Choosing Your Path: Understanding Insurance Aggregators, Clusters, and Networks

July 11, 2024

As an independent insurance agency owner, navigating the options of industry affiliations can be as complex as it is crucial. Joining an insurance aggregator, cluster, or network can provide numerous benefits, including enhanced carrier access, improved commission structures, and shared resources. However, understanding the differences between these options is key to making an informed decision that aligns with your agency’s goals and needs.

What Are Insurance Aggregators, Clusters, and Networks?


Aggregators
are organizations that band together multiple insurance agencies under a single contractual framework. By pooling their premiums, member agencies can negotiate better terms with insurers, access a broader range of products, and often receive higher commissions. Aggregators typically provide centralized services such as technology platforms, marketing support, and management tools, allowing member agencies to focus more on sales and less on administrative tasks.

Insurance Clusters are groups of agencies that retain their independence but collaborate to pool their insurance premiums to gain benefits similar to those of larger firms. Unlike aggregators, clusters may offer more flexibility in terms of membership requirements and obligations. Members may share services such as marketing, technology, and training resources, but they maintain more control over their individual operations.

Insurance Networks are more formalized structures that connect independent agencies with insurance carriers. Networks often provide services similar to those of aggregators but may also include unique offerings like exclusive insurance products, specialized training programs, and compliance support. Networks can help agencies meet carrier volume commitments and access markets that might otherwise be unavailable to smaller agencies.

Benefits of Joining an Aggregator, Cluster, or Network

  • One of the primary advantages of joining these groups is the improved access to insurance markets. Smaller agencies particularly benefit from the bargaining power that comes from a larger collective premium pool.
  • Being part of a larger group often results in better commission rates and profit-sharing opportunities due to higher overall sales volumes.
  • Many groups provide technological, administrative, and marketing support, which can be especially beneficial for agencies looking to reduce overhead and improve operational efficiency.
  • Some networks also allow for the sharing of risks among members, which can be a significant advantage in reducing overall business volatility.

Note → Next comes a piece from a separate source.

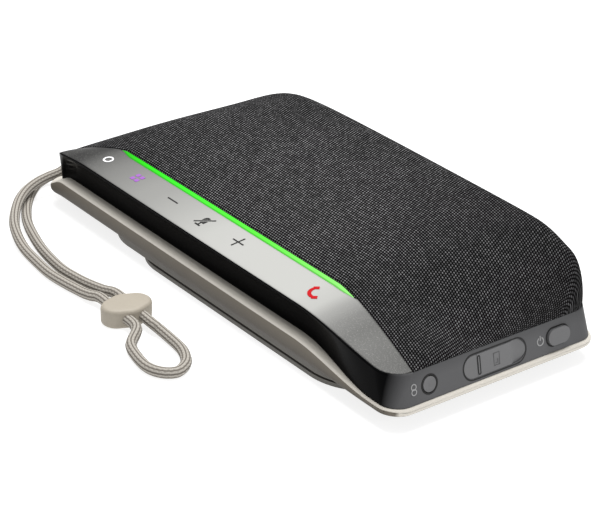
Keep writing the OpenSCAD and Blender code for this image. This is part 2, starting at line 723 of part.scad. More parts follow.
magnet_r = 11.5;
magnet_z = box_z - 1.2;
yoke_h = 4;
module driver_basket() {
  z = driver_z - flange_h;
  low = magnet_z + yoke_h;
  neck = magnet_r + 1.2;
  color([0.25, 0.25, 0.26]) translate([0, driver_y, 0]) difference() {
    rotate_extrude() polygon([[driver_r, z], [driver_r, driver_z], [driver_r - 5, driver_z],
      [driver_r - 5, z], [neck, low + 1.2], [7.6, low + 1.2], [7.6, low], [neck + 0.6, low],
      [driver_r - 3.4, z]]);
    for (a = [0 : 60 : 300]) rotate(a + 30) translate([neck + 2.3, 0, low + 1.4]) cylinder(d = 2.6, h = 5);
    for (a = [45 : 90 : 315]) rotate(a) translate([driver_r - 1.6, 0, z - 1]) cylinder(d = 1.8, h = 5);
  }
}

module driver_magnet() {
  color([0.45, 0.45, 0.47]) translate([0, driver_y, magnet_z]) difference() {
    cylinder(r = magnet_r, h = yoke_h);
    translate([0, 0, 1]) difference() {
      cylinder(r = 7.2, h = 20);
      translate([0, 0, -1]) cylinder(r = 5.4, h = 20);
    }
  }
}

cone_r = driver_r - 8.4;
cone_t = 0.6;
throw = 1.5;
module driver_cone() {
  low = magnet_z + yoke_h + 3;
  high = driver_z - 1.2;
  coil_z = magnet_z + 1 + throw + 0.3;
  color([0.12, 0.12, 0.13]) translate([0, driver_y, 0]) rotate_extrude() polygon([
    [6, coil_z], [6.6, coil_z], [6.6, low],
    [cone_r, high - cone_t], [cone_r, high], [6.6, low + cone_t + 0.4], [3.2, low + 2.6],
    [0, low + 3], [0, low + 2.3], [3, low + 1.9], [6, low + 0.2]]);
}

module roll(r0, r1, z, t) {
  mid = (r0 + r1) / 2;
  rad = (r1 - r0) / 2;
  color([0.1, 0.1, 0.1]) rotate_extrude() translate([mid, z]) difference() {
    circle(r = rad, $fn = 32);
    circle(r = rad - t, $fn = 32);
    translate([-rad - 1, -2 * rad - 2]) square([2 * rad + 2, 2 * rad + 2]);
  }
}
module driver_surround() {
  translate([0, driver_y, 0]) roll(cone_r + 0.02, driver_r - 5.02, driver_z - 1, 0.5);
}

plate_r = radiator_r - 7;
module radiator_frame(s) {
  color([0.25, 0.25, 0.26]) translate([s * radiator_x, driver_y, radiator_z - flange_h]) difference() {
    cylinder(r = radiator_r, h = flange_h);
    translate([0, 0, -1]) cylinder(r = radiator_r - 3, h = 5);
  }
}
module radiator(s) {
  color([0.15, 0.15, 0.16]) translate([s * radiator_x, driver_y, radiator_z - 1.9]) {
    cylinder(r = plate_r, h = 1.2);
    translate([0, 0, -2]) cylinder(r = plate_r * 0.6, h = 2);
  }
}
module radiator_surround(s) {
  translate([s * radiator_x, driver_y, 0]) roll(plate_r + 0.02, radiator_r - 3.02, radiator_z - 1.2, 0.6);
}

module main_board() {
  color([0.08, 0.3, 0.18]) difference() {
    union() {
      translate([board_left, -board_w / 2, board_z]) cube([socket_x - 2.9 - board_left, board_w, 1.2]);
      translate([socket_x - 4.4, 19.5 - board_w / 2 - 10, board_z]) cube([10, board_w - 19, 1.2]);
    }
    translate([socket_x - fit_gap, socket_y - socket_w / 2 - fit_gap, board_z - 1])
      cube([20, socket_w + 2 * fit_gap, 4]);
    for (p = board_holes()) translate([p[0], p[1], board_z - 1]) cylinder(d = 2.2, h = 4);
  }
}
chip_z = board_z + 1.2;
module board_parts() {
  color([0.12, 0.12, 0.13]) {
    translate([-8, -22, chip_z]) cube([12, 12, 1.2]);
    translate([-12, 14, chip_z]) cube([9, 9, 1.1]);
    translate([22, 3.5 - board_w / 2, chip_z]) cube([7, 5, 1.1]);
    translate([26, 18, chip_z]) cube([10, 7, 1.2]);
  }
  color([0.8, 0.8, 0.78]) {
    translate([30, -12, chip_z]) cube([8, 6, 2.4]);
    translate([-20, -5, chip_z]) cube([5, 10, 2.6]);
    translate([46, 18, chip_z]) cube([12, 5, 2.6]);
    translate([4, board_w / 2 - 5.5, chip_z]) cube([14, 4, 1.6]);
  }
}

tray_x = 3.6 - screw_x;                         // tray's end beside the case screws
tray_l = board_left - 2.4 - tray_x;
tray_w = case_w - 14.5;
tray_wall = 1.2;
module battery_tray() {
  color(black) translate([tray_x, case_y + 1.5 - tray_w / 2, case_z + case_wall]) difference() {
    cube([tray_l, tray_w, 4]);
    translate([tray_wall, tray_wall, 0.8]) cube([tray_l - 2 * tray_wall, tray_w - 2 * tray_wall, 5]);
  }
}
module battery_pack() {
  in = tray_wall + 0.2;
  color([0.55, 0.57, 0.6]) translate([tray_x + in, case_y + 1.5 - tray_w / 2 + in, case_z + case_wall + 0.9])
    cube([tray_l - 2 * in, tray_w - 2 * in, case_top - case_z - case_wall - 2.2]);
}

module mic(x, y) {
  top = box_z + box_t;
  color([0.2, 0.2, 0.2]) translate([x, y, top]) difference() {
    cylinder(d = 8, h = 3);
    translate([0, 0, 1.6]) cylinder(d = 1.6, h = 5);
  }
  color([0.8, 0.8, 0.78]) translate([x - 1.9, y - 1.5, top + 3]) difference() {
    cube([3.8, 3, 1]);
    translate([1.9, 1.5, -1]) cylinder(d = 0.8, h = 5);
  }
}

// ---- screws ----------------------------------------------------------------------------------

module screw(head_d, head_h, d, l) {
  difference() {
    cylinder(d = head_d, h = head_h);
    translate([0, 0, head_h - 0.5]) cylinder(d = head_d * 0.5, h = 1, $fn = 6);
  }
  translate([0, 0, -l]) cylinder(d = d, h = l + 0.01);
}
module board_screws() {
  color([0.6, 0.6, 0.62]) for (p = board_holes()) translate([p[0], p[1], chip_z]) screw(3.2, 1.1, 1.6, 3);
}
module case_screws() {
  color([0.6, 0.6, 0.62]) at_corners() translate([0, 0, case_z + 2.2]) rotate([180, 0, 0])
    screw(4.4, 1.4, 2, box_z + box_t - case_z - 2.6);
}
module driver_screws() {
  color([0.6, 0.6, 0.62]) translate([0, driver_y, 0]) for (a = [45 : 90 : 315]) rotate(a)
    translate([driver_r - 1.6, 0, driver_z]) screw(2.8, 0.9, 1.3, 4.5);
}

// ---- lanyard ---------------------------------------------------------------------------------

clamp_x = -82.2;
clamp_t = 2.6;
module lanyard_clamp() {
  w = cord_pitch + cord_d + 1;
  color(black) translate([clamp_x, cord_y - w / 2, case_z + case_wall + 0.05])
    cube([clamp_t, w, case_top - case_z - case_wall - 0.3]);
}

cord_r = cord_d / 2;
slider_at = [-7.1, -62.3];
slider_turn = -4;       // heading of the cords through the slider
slider_pitch = 5.4;     // distance between its two holes
slider_end_d = 0.78 * slider_w;     // rounding of its ends
slider_run = slider_w / 2 + 4.6;    // straight stretch of the cords on each side of its middle
// Point on a strand near the slider: t along the strands, k = -1 or 1 for the outer or inner one
function strand(t, k, z) = [slider_at[0] + t * cos(slider_turn) - k * slider_pitch / 2 * sin(slider_turn),
  slider_at[1] + t * sin(slider_turn) + k * slider_pitch / 2 * cos(slider_turn), z];
hole_z = slider_h / 2;
exit_y = [cord_y - cord_pitch / 2, cord_y + cord_pitch / 2];
// Route of the cord, from one end of the clamp round the loop and back to the other
route = [[clamp_x, exit_y[0], cord_z], [-88, exit_y[0], cord_z], [-91.6, -28, 9.8],
  [-93.1, -31.6, 7.4], [-93.5, -36.1, 6.6], [-92.8, -41.2, 6], [-90.2, -46.7, 5.6], [-85.4, -52.3, 5.4],
  [-79, -57.6, 5.1], [-72.9, -61.5, 4.4], [-67, -63.8, 3.2], [-60.6, -65.2, 2], [-52.2, -66.3, cord_r],
  [-42.6, -67.2, cord_r], [-34.2, -66.6, cord_r], [-26.7, -65.5, cord_r], [-22.4, -65.2, 2.4],
  strand(-slider_run, -1, hole_z), strand(0, -1, hole_z), strand(slider_run, -1, hole_z),
  [9.7, -71.9, 2.2], [16.5, -74, cord_r], [22.3, -74.7, cord_r], [26.2, -73.6, cord_r],
  [28.8, -71.2, cord_r], [29.3, -68.1, cord_r], [26.3, -63.8, cord_r], [20.5, -60.9, cord_r],
  [13.4, -59.8, cord_r], [6.9, -59.7, 2.2], strand(slider_run, 1, hole_z), strand(0, 1, hole_z),
  strand(-slider_run, 1, hole_z), [-23.6, -60.2, 2.3], [-32.8, -61.7, cord_r], [-43, -62.5, cord_r],
  [-56.3, -60.8, cord_r], [-68.1, -57.6, cord_r], [-77.1, -54.2, cord_r], [-84.8, -49.9, cord_r],
  [-90.8, -45.5, cord_r], [-95.7, -41.1, cord_r], [-99.8, -36.1, cord_r], [-100.3, -32, 2.8],
  [-98.2, -28.5, 4.6], [-96.6, -25.6, 7], [-92.6, -23.4, 9.8], [-88, exit_y[1], cord_z],
  [clamp_x, exit_y[1], cord_z]];

tube_sides = 8;
module lanyard_cord() {
  path = route;
  n = len(path);
  rings = [for (i = [0 : n - 1]) let(h = heading(path[max(0, i - 1)], path[min(n - 1, i + 1)]),
    side = let(c = cross(h, [0, 0, 1])) c / norm(c), up = cross(side, h))
    [for (k = [0 : tube_sides - 1]) let(a = 360 * (k + 0.5) / tube_sides)
      path[i] + cord_r * (cos(a) * side + sin(a) * up)]];
  pts = [for (r = rings) each r];
  walls = [for (i = [0 : n - 2], k = [0 : tube_sides - 1])
    let(a = i * tube_sides + k, b = i * tube_sides + (k + 1) % tube_sides,
        c = b + tube_sides, d = a + tube_sides) each [[a, b, c], [a, c, d]]];
  caps = [[for (k = [tube_sides - 1 : -1 : 0]) k],
    [for (k = [0 : tube_sides - 1]) (n - 1) * tube_sides + k]];
  color(beige) polyhedron(pts, concat(walls, caps), convexity = 6);
}

module cord_slider() {
  color(beige) translate([slider_at[0], slider_at[1], 0]) rotate(slider_turn) difference() {
    linear_extrude(slider_h) hull() {
      circle(d = slider_w);
      for (s = [-1, 1]) translate([0, s * (slider_l - slider_end_d) / 2]) circle(d = slider_end_d);
    }
    for (s = [-1, 1]) translate([0, s * slider_pitch / 2, hole_z]) rotate([0, 90, 0])
      cylinder(r = cord_r + 0.15, h = 2 * slider_w, center = true);
  }
}

foot_pad();
foot_plate();
base_boot();
cable_gland();
lower_case();
case_gasket();
side_band();
speaker_box();
grille_plate();
fabric_cover();
strip_carrier();
touch_strip();
light_bar();
strip_marks();
touch_board();
led_board();
pair_button();
power_button();
key_board();
key_switches();
band_marks();
port_cover();
port_tab();
usb_socket();
main_board();
board_parts();
battery_pack();
battery_tray();
driver_basket();
driver_magnet();
driver_cone();
driver_surround();
radiator_frame(-1);  // radiator_frame_left
radiator(-1);  // radiator_left
radiator_surround(-1);  // radiator_surround_left
radiator_frame(1);  // radiator_frame_right
radiator(1);  // radiator_right
radiator_surround(1);  // radiator_surround_right
mic(-radiator_x - 21, -6);  // mic_left
mic(26, -15);  // mic_middle
mic(radiator_x + 19, -4);  // mic_right
board_screws();
case_screws();
driver_screws();
lanyard_clamp();
lanyard_cord();
cord_slider();
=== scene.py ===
"""Conference speakerphone: cloth, touch strip, band, boot, keys and lanyard, laid out as an add-on."""
import bpy
import numpy as np
from bpy.props import FloatProperty, FloatVectorProperty, PointerProperty
from mathutils import Matrix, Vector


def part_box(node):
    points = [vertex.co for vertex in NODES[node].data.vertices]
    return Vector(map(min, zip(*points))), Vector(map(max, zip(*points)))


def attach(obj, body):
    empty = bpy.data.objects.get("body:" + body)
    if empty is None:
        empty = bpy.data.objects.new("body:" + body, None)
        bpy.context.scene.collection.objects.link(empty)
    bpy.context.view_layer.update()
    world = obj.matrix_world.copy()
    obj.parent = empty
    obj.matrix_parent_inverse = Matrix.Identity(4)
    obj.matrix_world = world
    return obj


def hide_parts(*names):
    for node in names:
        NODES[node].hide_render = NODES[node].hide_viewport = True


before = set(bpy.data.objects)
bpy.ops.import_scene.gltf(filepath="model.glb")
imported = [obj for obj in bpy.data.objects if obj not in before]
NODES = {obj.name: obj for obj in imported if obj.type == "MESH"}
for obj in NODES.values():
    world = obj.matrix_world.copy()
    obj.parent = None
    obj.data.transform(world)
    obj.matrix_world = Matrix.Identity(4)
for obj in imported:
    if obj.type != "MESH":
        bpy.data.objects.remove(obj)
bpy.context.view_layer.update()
BOOT_LOW, BOOT_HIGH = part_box("base_boot")
TOP_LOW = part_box("fabric_cover")[0]

bl_info = {
    "name": "Conference speakerphone",
    "version": (1, 0, 0),
    "blender": (4, 5, 0),
    "location": "View3D > Sidebar > Speakerphone",
    "description": "Builds the fabric top, touch strip, band, boot, keys and lanyard of a speakerphone",
    "category": "Object",
}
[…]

Considerations Before Joining

  • It’s important to choose a group whose culture and business objectives align with your own. Compatibility with the group can significantly impact your agency’s ability to thrive within the arrangement.
  • Assess the membership fees, required contributions, and the specifics of profit-sharing agreements. Ensure that the financial aspects of the membership are transparent and align with your agency’s financial goals.
  • Consider how much autonomy you’re willing to trade for potential benefits. Some groups may require more conformity in terms of the products offered and the business strategies employed than others.
  • Your choice should support your long-term business strategy. Whether it’s growth, stability, market expansion, or enhanced profitability, ensure the network, cluster, or aggregator can help meet these goals.
  • Understand the terms and conditions associated with leaving the group. Promises like “free to leave anytime” or “you own your book, take it with you when you leave” can be misleading. Often, while you may own your book of business, contractual stipulations such as non-compete clauses can prevent you from using certain carriers, effectively blocking you from writing business. It’s crucial to review these terms closely, as the freedom to leave might not be as advantageous as it appears. If an offer sounds too good to be true, it likely comes with strings attached that could complicate your agency’s future independence and operations.

Making the Right Choice
Choosing whether to join an aggregator, cluster, or network—and which specific group to join—requires careful consideration of your agency’s current needs and future aspirations. Speak with existing members, consult with industry experts, and conduct a thorough analysis of potential groups to understand the true value and implications of joining.

While the right affiliation can provide significant leverage and support for your agency, the decision should be based on a strategic alignment with your business model, cultural fit, and the specific benefits offered. With the right partnership, independent agencies can significantly enhance their competitive edge and market presence.